B. 1981, Rio de Janeiro • Lives and works in Rio de Janeiro
SIM Galeria • Main Section, Booth J8
Though Torres has long been been creating cut-paper collage works—intricate, fantastical scenes created using currency—over the past two years he’s also begun to work with ceramics. On view at the fair are two vessel-like sculptures that draw on the history of Chinese porcelain, but rather than the pristine, decorative vases found throughout China, his works appear to be packaging for them. Beginning with real Chinese vessels, Torres creates clay forms that wrap around them, and paints them with acrylic to mimic the textures and materiality of cardboard and masking tape.
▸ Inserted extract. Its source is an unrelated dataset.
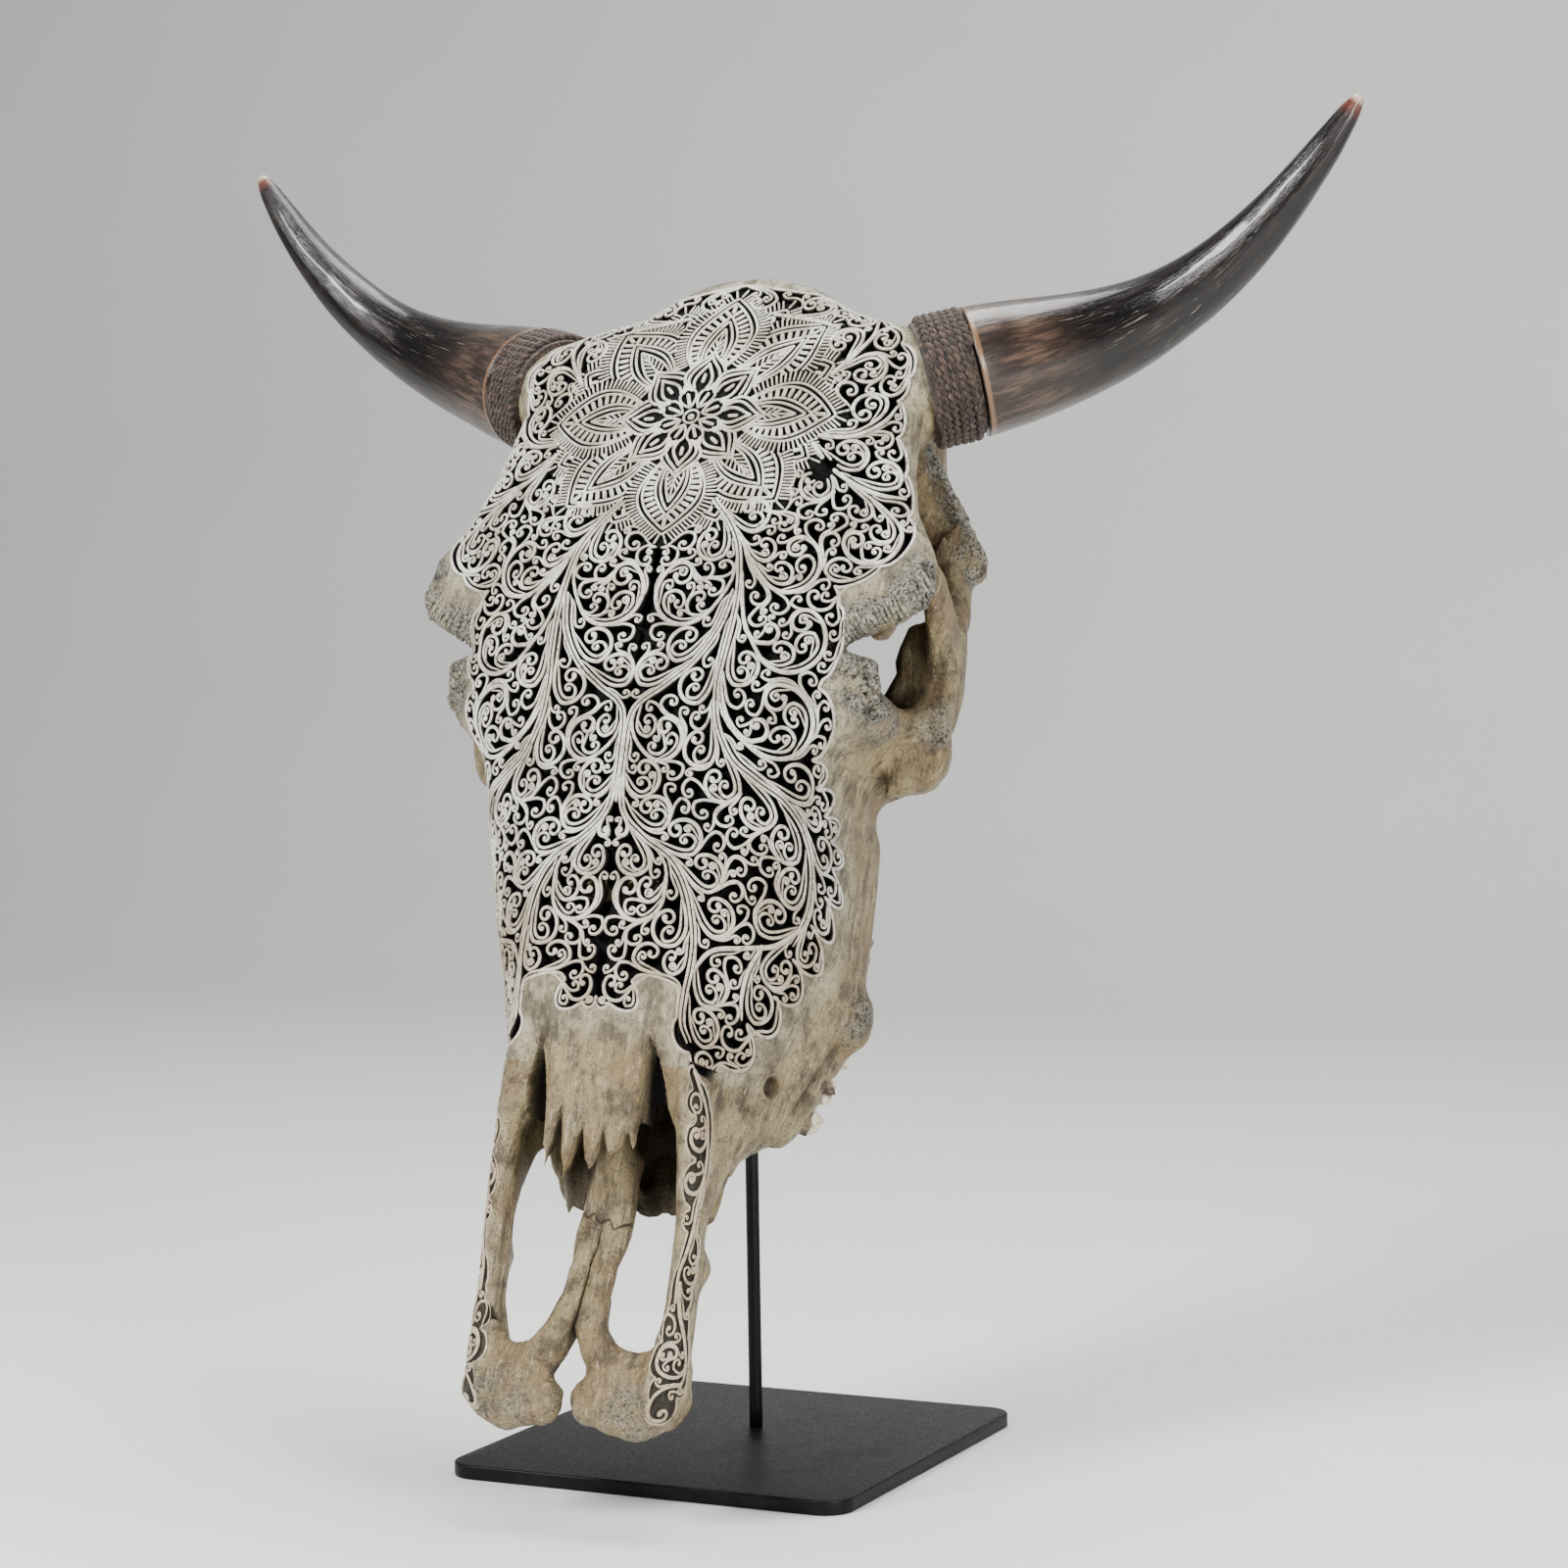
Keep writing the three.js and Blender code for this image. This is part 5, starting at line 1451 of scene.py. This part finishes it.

Remarkably realistic, the works cleverly question porcelain traditions and the value of ceramics.
B. 1961, São Paulo • Lives and works in São Paulo
Luciana Brito Galeria • Main Section, Booth G6
Alberto Simon, Untitled, 2017, mineral pigment on cotton canvas, 138 x 190 cm. On view at Lucianabrito Galeria at SP-Arte, 2017. Courtesy of SP-Arte.
Simon is showing with Luciana Brito for the first time at the fair, ahead of his inclusion in a group show at the gallery this summer. He presents a work from a new series of digital paintings printed on canvas, for which he simulates layers of brush strokes and daubs of paint, and intersperses them with digital, graphic motifs. While this painterly approach is new, the artist estimates he’s been working with the idea of “faking the medium” for some two decades. The work, Untitled (2017), is on offer for R$60,000 (approximately $19,000) and is one of the few digital works at the fair. “Digital hasn’t set foot in Brazil yet,” Simon said, which he suggested is due to conservative tastes. “People are not used to it, but if it’s on canvas it’s more acceptable.”